In its report Real-time Bidding: The Online Ad Exchange, research firm Parks Associates predicts advertising revenues from real-time bidding (RTB) practices will be worth $7 billion in North America by 2017, says research analyst Heather Way.

With RTB, buyers bid for ad impressions and, if the bid is won, the ad is served instantly on a publisher's site. This enables buyers to target customers in real time. The report estimates that RTB will be responsible for 34% of all online display advertising revenues by 2017. Aggregators such as Google, Yahoo!, Microsoft, and Facebook Exchange will play crucial roles in promoting this substantial growth.

“RTB offers buyers and sellers greater transparency,” Way says, adding that enhanced accuracy and better targeting of audiences are two additional benefits. “You're buying at the impression level versus buying at groups of 1,000, which is typically the way online display impressions are made,” Way says. “You have more control over whom you're targeting.”

If there is a factor that might inhibit growth in RTB advertising revenues, Way says, it is a lack of understanding within the industry.
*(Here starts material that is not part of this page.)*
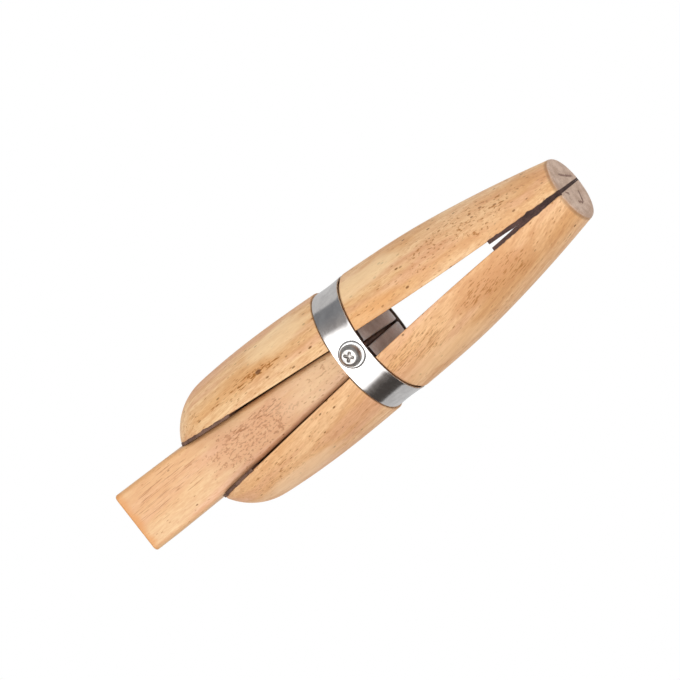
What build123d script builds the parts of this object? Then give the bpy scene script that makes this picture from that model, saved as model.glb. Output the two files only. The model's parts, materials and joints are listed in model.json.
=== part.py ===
from build123d import *
from math import cos, radians, tan
import os

# Wooden ring clamp: a turned barrel sawn into two jaws, held by a steel band
# round its waist and spread at the tail by a hand wedge, so that the nose grips.
# All sizes are millimetres. X runs from the tail to the flat nose, Z runs
# along the pivot screw, and the jaws open along Y.

# Barrel, as radii at distances from the screw
nose_x = 76.5
nose_radius = 10.15
nose_easing = 0.8
barrel_radius = 20.1
shoulder_x = 43.5
shoulder_drop = 3.65
waist_x = 28.5
waist_drop = 1.7
belly_x = -23.0
belly_rise = 0.9
dome_start_x = -48.0
dome_start_rise = 0.1
tail_x = -62.3
tail_radius = 11.0

# Saw cut between the jaws, one side of it
parting_skew = 0.7
saw_splay = 0.6
tail_seat_half_gap = 4.7
nose_seat_half_gap = 4.5
nose_mid_x = 34.6
nose_mid_half_gap = 2.3
nose_half_gap = 0.6
tail_relief = 5.2

# Steel band
band_recess = 0.3
band_thickness = 0.6
band_width = 9.5
band_edge_chamfer = 0.12
band_running_gap = 0.3
band_side_gap = 0.25

# Pivot screw, nut and the two curved washers
screw_diameter = 3.5
screw_hole_clearance = 0.15
head_diameter = 6.6
head_height = 2.7
head_crown = 2.2
head_flat_diameter = 3.2
recess_width = 4.0
recess_wing = 1.05
recess_depth = 1.6
recess_tip_radius = 0.7
recess_turn = 45
washer_diameter = 8.3
washer_thickness = 0.6
washer_seat_gap = 0.03
nut_across_flats = 6.0
nut_height = 2.8
nut_thread_clearance = 0.05
screw_end_beyond_nut = 1.0
screw_end_chamfer = 0.4

# Wedge
wedge_tip_x = -5.5
wedge_tip_thickness = 9.2
wedge_half_angle = 4.6
wedge_taper_end_x = -66.5
wedge_butt_x = -86.2
wedge_butt_thickness = 19.7
wedge_width = 25.4
wedge_long_easing = 1.5
wedge_end_easing = 0.7

# Leather
fulcrum_pad_thickness = 3.75
fulcrum_pad_splay = 1.2
fulcrum_pad_tail_x = -4.0
fulcrum_pad_rim_gap = 1.8
fulcrum_groove_clearance = 0.1
nose_pad_start_x = 51.5
nose_pad_meet_x = 60.0
nose_pad_start_half_gap = 0.6
nose_pad_clearance = 0.1
nose_pad_setback = 0.2
left_tail_pad_length = 21.5
right_tail_pad_length = 16.6
wedge_clearance = 0.1

# How far each jaw rocks about the screw when the nose is fully open
open_angle = 3.1

# Worked out from the sizes above
band_radius = barrel_radius - band_recess
belly_radius = barrel_radius + belly_rise
groove_floor = band_radius - band_thickness - band_running_gap
half_band = band_width / 2
washer_seat = band_radius + washer_seat_gap
washer_crest = washer_seat + washer_thickness
reach = 2 * max(nose_x, -wedge_butt_x)


def tail_face(x):
    """Distance of a jaw's sawn tail face from the parting plane."""
    return tail_seat_half_gap + (-half_band - x) * tan(radians(tail_relief))


def wedge_side(x):
    """Half thickness of the wedge along its tapered part."""
    return wedge_tip_thickness / 2 + (wedge_tip_x - x) * tan(radians(wedge_half_angle))


def slab(outline, side, splay):
    """Fill an outline on the left of the parting plane far past both faces of the clamp.

    Side is 1 for the left jaw and -1 for the right. The splay leans the slab away
    from the parting plane on the face with the screw head.
    """
    solid = extrude(make_face(outline), amount=2 * belly_radius, both=True)
    solid = Rot(-splay, 0, 0) * solid
    if side < 0:
        solid = mirror(solid, Plane.XZ)
    return Rot(0, 0, parting_skew) * solid


def nose_face():
    """Gently hollow sawn face from the band to past the nose, with its straight run-out."""
    hollow = ThreePointArc(
        (half_band, nose_seat_half_gap),
        (nose_mid_x, nose_mid_half_gap),
        (nose_x, nose_half_gap),
    )
    run_out = hollow % 1
    end = (hollow @ 1) + run_out * (reach - nose_x)
    return [hollow, Line(hollow @ 1, end)]


def jaw_side(side):
    """Everything on one side of the saw cut."""
    hollow, run_out = nose_face()
    rest = Polyline(
        run_out @ 1,
        (reach, reach),
        (-reach, reach),
        (-reach, tail_face(-reach)),
        (-half_band, tail_seat_half_gap),
        (half_band, nose_seat_half_gap),
    )
    return slab(Curve() + [hollow, run_out, rest], side, saw_splay)


def turned_barrel():
    """The barrel as it leaves the lathe, before it is sawn in two."""
    side = Spline(
        (nose_x, nose_radius),
        (shoulder_x, barrel_radius - shoulder_drop),
        (waist_x, barrel_radius - waist_drop),
        (0, barrel_radius),
        (belly_x, belly_radius),
        (dome_start_x, barrel_radius + dome_start_rise),
    )
    dome = TangentArc([side @ 1, (tail_x, tail_radius)], tangent=side % 1)
    rest = Polyline(dome @ 1, (tail_x, 0), (nose_x, 0), (nose_x, nose_radius))
    blank = revolve(make_face(Curve() + [side, dome, rest]), Axis.X)
    rim = blank.edges().filter_by(GeomType.CIRCLE).sort_by(Axis.X)[-1]
    return fillet(rim, nose_easing)


def band_path(tilt):
    """Room for the band as it lies across a jaw that has rocked by this angle."""
    width = band_width + 2 * band_side_gap
    outer = Cylinder(2 * belly_radius, width, rotation=(0, 90, 0))
    inner = Cylinder(groove_floor, width, rotation=(0, 90, 0))
    return Rot(0, 0, tilt) * (outer - inner)


def jaw(barrel, side):
    """One half of the barrel: side is 1 for the left jaw and -1 for the right."""
    half = barrel & jaw_side(side)
    return half - band_path(0) - band_path(-side * open_angle)


def nose_pad(barrel, side):
    """Leather lining of the grip, pressed flat where the two pads meet."""
    end_x = nose_x - nose_pad_setback
    pressed = Polyline(
        (nose_pad_start_x, nose_pad_start_half_gap),
        (nose_pad_meet_x, nose_pad_clearance),
        (end_x, nose_pad_clearance),
        (end_x, barrel_radius),
        (nose_pad_start_x, barrel_radius),
        close=True,
    )
    return barrel & (slab(pressed, side, 0) - jaw_side(side))


def tail_pad(barrel, side, length):
    """Leather lining where the wedge rubs, skived thinner towards the band."""
    start_x = tail_x + length
    rubbed = Polyline(
        (start_x, wedge_side(start_x) + wedge_clearance),
        (tail_x, wedge_side(tail_x) + wedge_clearance),
        (tail_x, barrel_radius),
        (start_x, barrel_radius),
        close=True,
    )
    return barrel & (slab(rubbed, side, 0) - jaw_side(side))


def fulcrum_pad(side):
    """Thick leather block between jaw and screw, with a half-round groove for the screw."""
    cut = nose_seat_half_gap - fulcrum_pad_thickness
    block = Polyline(
        (fulcrum_pad_tail_x, cut),
        (half_band, cut),
        (half_band, barrel_radius),
        (fulcrum_pad_tail_x, barrel_radius),
        close=True,
    )
    inside_band = band_radius - band_thickness - fulcrum_pad_rim_gap
    rim = Cylinder(inside_band, reach, rotation=(0, 90, 0))
    groove = Cylinder(screw_diameter / 2 + fulcrum_groove_clearance, reach)
    return (slab(block, side, fulcrum_pad_splay) & rim) - jaw_side(side) - groove


def wedge():
    """Hand wedge: a straight taper with a nearly parallel handle."""
    butt = wedge_butt_thickness / 2
    tip = wedge_tip_thickness / 2
    taper_end = wedge_side(wedge_taper_end_x)
    outline = [
        (wedge_tip_x, tip),
        (wedge_taper_end_x, taper_end),
        (wedge_butt_x, butt),
        (wedge_butt_x, -butt),
        (wedge_taper_end_x, -taper_end),
        (wedge_tip_x, -tip),
    ]
    face = make_face(Polyline(*outline, close=True))
    body = extrude(face, amount=wedge_width / 2, both=True)
    top_and_bottom = body.edges().group_by(Axis.Z)[0] + body.edges().group_by(Axis.Z)[-1]
    long_edges = top_and_bottom.filter_by(Axis.Y, reverse=True)
    body = fillet(long_edges, wedge_long_easing)
    ends = body.faces().sort_by(Axis.X)
    body = fillet(ends[0].edges() + ends[-1].edges(), wedge_end_easing)
    return Rot(0, 0, parting_skew) * body


def band():
    """Closed steel band with a hole at each end of the screw."""
    outer = Cylinder(band_radius, band_width, rotation=(0, 90, 0))
    outer = chamfer(outer.edges().filter_by(GeomType.CIRCLE), band_edge_chamfer)
    inner = Cylinder(band_radius - band_thickness, reach, rotation=(0, 90, 0))
    hole = Cylinder(screw_diameter / 2 + screw_hole_clearance, reach)
    return outer - inner - hole


def curved_washer(end):
    """Washer bent to the band: end is 1 under the head and -1 under the nut."""
    disc = Pos(0, 0, end * washer_seat) * Cylinder(washer_diameter / 2, washer_seat)
    outer = Cylinder(washer_crest, reach, rotation=(0, 90, 0))
    inner = Cylinder(washer_seat, reach, rotation=(0, 90, 0))
    hole = Cylinder(screw_diameter / 2 + screw_hole_clearance, reach)
    return (disc & outer) - inner - hole


def pivot_screw():
    """Pan head machine screw with a cross recess, threaded end down."""
    radius = head_diameter / 2
    top_z = washer_crest + head_height
    end_z = -washer_crest - nut_height - screw_end_beyond_nut
    shank = screw_diameter / 2
    flat = head_flat_diameter / 2
    head_side = Line((radius, washer_crest), (radius, top_z - head_crown))
    crown = EllipticalCenterArc((flat, top_z - head_crown), radius - flat, head_crown, arc_size=90)
    rest = Polyline(
        (flat, top_z),
        (0, top_z),
        (0, end_z),
        (shank - screw_end_chamfer, end_z),
        (shank, end_z + screw_end_chamfer),
        (shank, washer_crest),
        (radius, washer_crest),
    )
    profile = make_face(Curve() + [head_side, crown, rest])
    body = revolve(Plane.XZ * profile, Axis.Z)
    wing = Box(recess_width, recess_wing, 2 * recess_depth)
    cross = Pos(0, 0, top_z) * (wing + Rot(0, 0, 90) * wing)
    taper = Pos(0, 0, top_z - recess_depth / 2) * Cone(
        recess_tip_radius, recess_width / 2, recess_depth
    )
    return body - Rot(0, 0, recess_turn) * (cross & taper)


def pivot_nut():
    """Hexagon nut with the corners turned off on both faces."""
    corner = nut_across_flats / 2 / cos(radians(30))
    hexagon = extrude(RegularPolygon(corner, 6), amount=nut_height / 2, both=True)
    turned = Cylinder(corner, nut_height)
    turned = chamfer(turned.edges(), corner - nut_across_flats / 2)
    hole = Cylinder(screw_diameter / 2 + nut_thread_clearance, reach)
    return Pos(0, 0, -washer_crest - nut_height / 2) * ((hexagon & turned) - hole)


barrel = turned_barrel()
nodes = {
    "left_jaw": jaw(barrel, 1),
    "right_jaw": jaw(barrel, -1),
    "wedge": wedge(),
    "band": band(),
    "pivot_screw": pivot_screw(),
    "head_washer": curved_washer(1),
    "nut_washer": curved_washer(-1),
    "pivot_nut": pivot_nut(),
    "left_fulcrum_pad": fulcrum_pad(1),
    "right_fulcrum_pad": fulcrum_pad(-1),
    "left_nose_pad": nose_pad(barrel, 1),
    "right_nose_pad": nose_pad(barrel, -1),
    "left_tail_pad": tail_pad(barrel, 1, left_tail_pad_length),
    "right_tail_pad": tail_pad(barrel, -1, right_tail_pad_length),
}

# The origin is the middle of the underside, where the clamp lies on a bench
box = Compound(children=[Compound(n.wrapped) for n in nodes.values()]).bounding_box()
to_origin = Pos(-box.center().X, -box.center().Y, -box.min.Z)

os.makedirs("parts", exist_ok=True)
for name, solid in nodes.items():
    export_step(to_origin * solid, f"parts/{name}.step")
print("pivot axis at", (to_origin * Pos(0, 0, 0)).position)
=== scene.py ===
import bisect
import json
from math import atan2, copysign, cos, exp, hypot, inf, log, pi, radians, sin, sqrt, tan

import bmesh
import bpy
from mathutils import Matrix, Vector, noise


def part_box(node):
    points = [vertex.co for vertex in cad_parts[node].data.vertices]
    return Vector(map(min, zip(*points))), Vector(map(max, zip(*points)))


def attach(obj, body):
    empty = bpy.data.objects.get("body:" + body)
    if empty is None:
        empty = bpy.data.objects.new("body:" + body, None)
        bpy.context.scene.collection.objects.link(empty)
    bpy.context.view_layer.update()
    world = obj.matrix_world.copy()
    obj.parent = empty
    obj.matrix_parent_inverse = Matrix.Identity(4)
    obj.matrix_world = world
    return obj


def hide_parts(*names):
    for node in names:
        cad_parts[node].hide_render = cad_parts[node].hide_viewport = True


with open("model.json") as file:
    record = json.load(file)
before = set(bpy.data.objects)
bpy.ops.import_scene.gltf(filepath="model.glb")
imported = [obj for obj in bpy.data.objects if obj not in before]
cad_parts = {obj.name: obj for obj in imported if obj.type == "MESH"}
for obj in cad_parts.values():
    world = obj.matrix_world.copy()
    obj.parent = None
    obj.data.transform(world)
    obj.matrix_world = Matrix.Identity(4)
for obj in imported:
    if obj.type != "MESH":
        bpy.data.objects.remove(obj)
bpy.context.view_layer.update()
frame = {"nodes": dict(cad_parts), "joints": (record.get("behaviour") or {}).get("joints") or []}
print("frame loaded")

# Sizes are in millimetres about the middle of the pivot screw, with X to the nose and Z to the screw head.
# The floor's own are in metres.
mm = 0.001
joints = {joint["name"]: joint for joint in frame["joints"]}
pivot = Vector(joints["left_jaw_rock"]["pos_m"])
slideAxis = joints["wedge_slide"]["axis"]
skew = atan2(-slideAxis[1], -slideAxis[0])  # the saw cut runs a little off the barrel's axis
openTan = tan(radians(joints["left_jaw_rock"]["range_deg"][1]))


def boxOf(node):
    low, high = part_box(node)
    return (low - pivot) / mm, (high - pivot) / mm


bandHigh = boxOf("band")[1]
bandHalf = bandHigh.x
bandRadius = bandHigh.y
jawLow, jawHigh = boxOf("left_jaw")
wedgeLow, wedgeHigh = boxOf("wedge")
sides = (("left", 1), ("right", -1))


# Camera and surroundings

camera = dict(
    aim=(-6.9, 5.38, 0.0),  # the middle of the picture, from the pivot
    tiltDeg=19.0,  # off the screw's axis, towards the nose
    rollDeg=37.3,  # how far the clamp's axis rises across the picture
    distance=5000.0,
    fieldWidth=195.0,  # what the picture takes in at the pivot
    sensor=36.0,
    clipEnd=40,  # metres
)


def addObject(name, data):
    item = bpy.data.objects.new(name, data)
    bpy.context.scene.collection.objects.link(item)
    return item


def addCamera():
    tilt = radians(camera["tiltDeg"])
    roll = radians(camera["rollDeg"])
    back = Vector((sin(tilt), 0, cos(tilt)))
    along = Vector((cos(tilt), 0, -sin(tilt)))
    across = Vector((0, 1, 0))
    right = along * cos(roll) - across * sin(roll)
    up = along * sin(roll) + across * cos(roll)
    data = bpy.data.cameras.new("photoCamera")
    data.sensor_width = camera["sensor"]
    data.lens = camera["sensor"] * camera["distance"] / camera["fieldWidth"]
    data.clip_end = camera["clipEnd"]
    item = addObject("photoCamera", data)
    place = pivot + (Vector(camera["aim"]) + back * camera["distance"]) * mm
    turn = Matrix((right, up, back)).transposed().to_4x4()
    item.matrix_world = Matrix.Translation(place) @ turn
    bpy.context.scene.camera = item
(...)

However, Way adds that at worst this will only slow growth, not stop it.

Way also acknowledges that “there is a fear among both the buy side and the sell side that [RTB] will replace human touches," noting that “one person managing this technology can do the work of 20.”

The Parks Associates report focused on online display advertising revenues which, Way says, is a mature market. However, she says RTB will become a bigger factor in advertising on mobile, video, and social media in future.

“Buyers and sellers are adding inventory to these newer types of media,” Way says.

Practices around programmatic buying have become increasingly lucrative. At the IAB Technology Advertising Marketplace in June, Chip Scovic, Google's head of media platforms, noted that the industry had grown from “a few thousand dollars” in recent years to a $2 billion industry in 2012.